Where a line in the listing below contains the word "materials", copy that line.

### GIVEN RECORDS
════════

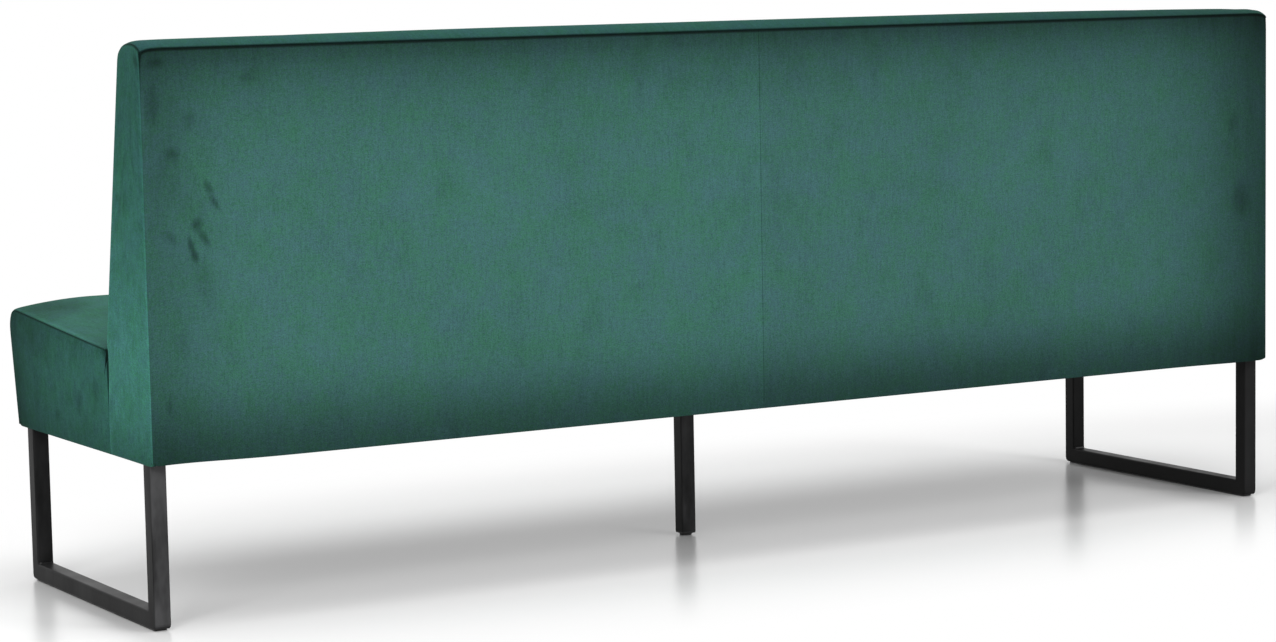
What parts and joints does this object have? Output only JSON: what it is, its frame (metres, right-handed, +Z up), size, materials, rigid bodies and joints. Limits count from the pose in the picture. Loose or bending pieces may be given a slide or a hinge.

════════

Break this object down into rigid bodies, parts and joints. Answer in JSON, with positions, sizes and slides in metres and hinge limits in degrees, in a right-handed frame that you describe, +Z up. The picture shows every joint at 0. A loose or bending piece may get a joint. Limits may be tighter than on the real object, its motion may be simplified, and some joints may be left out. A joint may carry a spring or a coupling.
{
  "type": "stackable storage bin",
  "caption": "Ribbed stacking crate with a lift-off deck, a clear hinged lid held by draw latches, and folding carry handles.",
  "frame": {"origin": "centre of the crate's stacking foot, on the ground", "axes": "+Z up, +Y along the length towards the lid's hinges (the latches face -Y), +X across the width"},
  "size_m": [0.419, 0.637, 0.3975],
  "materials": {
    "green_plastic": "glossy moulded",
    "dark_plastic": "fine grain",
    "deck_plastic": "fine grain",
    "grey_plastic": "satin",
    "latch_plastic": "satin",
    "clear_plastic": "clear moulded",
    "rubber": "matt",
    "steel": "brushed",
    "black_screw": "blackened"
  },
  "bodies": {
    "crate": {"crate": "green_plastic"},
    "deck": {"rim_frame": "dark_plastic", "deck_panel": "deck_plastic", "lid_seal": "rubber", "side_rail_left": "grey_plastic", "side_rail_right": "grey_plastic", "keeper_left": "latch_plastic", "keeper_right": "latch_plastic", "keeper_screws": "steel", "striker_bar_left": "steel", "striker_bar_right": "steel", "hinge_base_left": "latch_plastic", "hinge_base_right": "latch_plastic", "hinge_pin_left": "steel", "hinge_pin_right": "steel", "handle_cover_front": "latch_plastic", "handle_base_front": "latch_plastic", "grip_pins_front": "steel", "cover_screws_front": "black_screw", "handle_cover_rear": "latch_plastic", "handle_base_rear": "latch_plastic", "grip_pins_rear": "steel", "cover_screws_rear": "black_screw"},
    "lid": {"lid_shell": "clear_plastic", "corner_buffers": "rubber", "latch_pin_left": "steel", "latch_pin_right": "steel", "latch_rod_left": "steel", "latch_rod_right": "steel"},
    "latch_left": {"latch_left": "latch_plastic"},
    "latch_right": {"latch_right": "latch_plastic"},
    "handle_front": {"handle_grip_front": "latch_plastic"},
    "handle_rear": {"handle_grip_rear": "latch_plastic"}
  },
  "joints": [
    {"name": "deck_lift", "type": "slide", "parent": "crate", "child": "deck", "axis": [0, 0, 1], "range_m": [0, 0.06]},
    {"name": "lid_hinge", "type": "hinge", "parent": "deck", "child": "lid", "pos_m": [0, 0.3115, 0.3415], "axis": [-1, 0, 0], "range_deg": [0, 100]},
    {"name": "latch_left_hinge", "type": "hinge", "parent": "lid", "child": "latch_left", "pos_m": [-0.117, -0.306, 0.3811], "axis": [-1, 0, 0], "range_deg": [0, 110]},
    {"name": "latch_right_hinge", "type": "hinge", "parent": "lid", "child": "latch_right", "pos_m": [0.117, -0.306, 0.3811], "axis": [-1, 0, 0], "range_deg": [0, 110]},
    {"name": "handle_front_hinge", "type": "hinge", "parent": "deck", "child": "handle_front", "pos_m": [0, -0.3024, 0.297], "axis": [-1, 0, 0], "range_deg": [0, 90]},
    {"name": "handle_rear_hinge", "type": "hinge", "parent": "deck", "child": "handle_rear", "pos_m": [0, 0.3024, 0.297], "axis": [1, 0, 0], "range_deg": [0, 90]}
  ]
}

════════

### CORRECT OUTPUT
What parts and joints does this object have? Output only JSON: what it is, its frame (metres, right-handed, +Z up), size, materials, rigid bodies and joints. Limits count from the pose in the picture. Loose or bending pieces may be given a slide or a hinge.
  "materials": {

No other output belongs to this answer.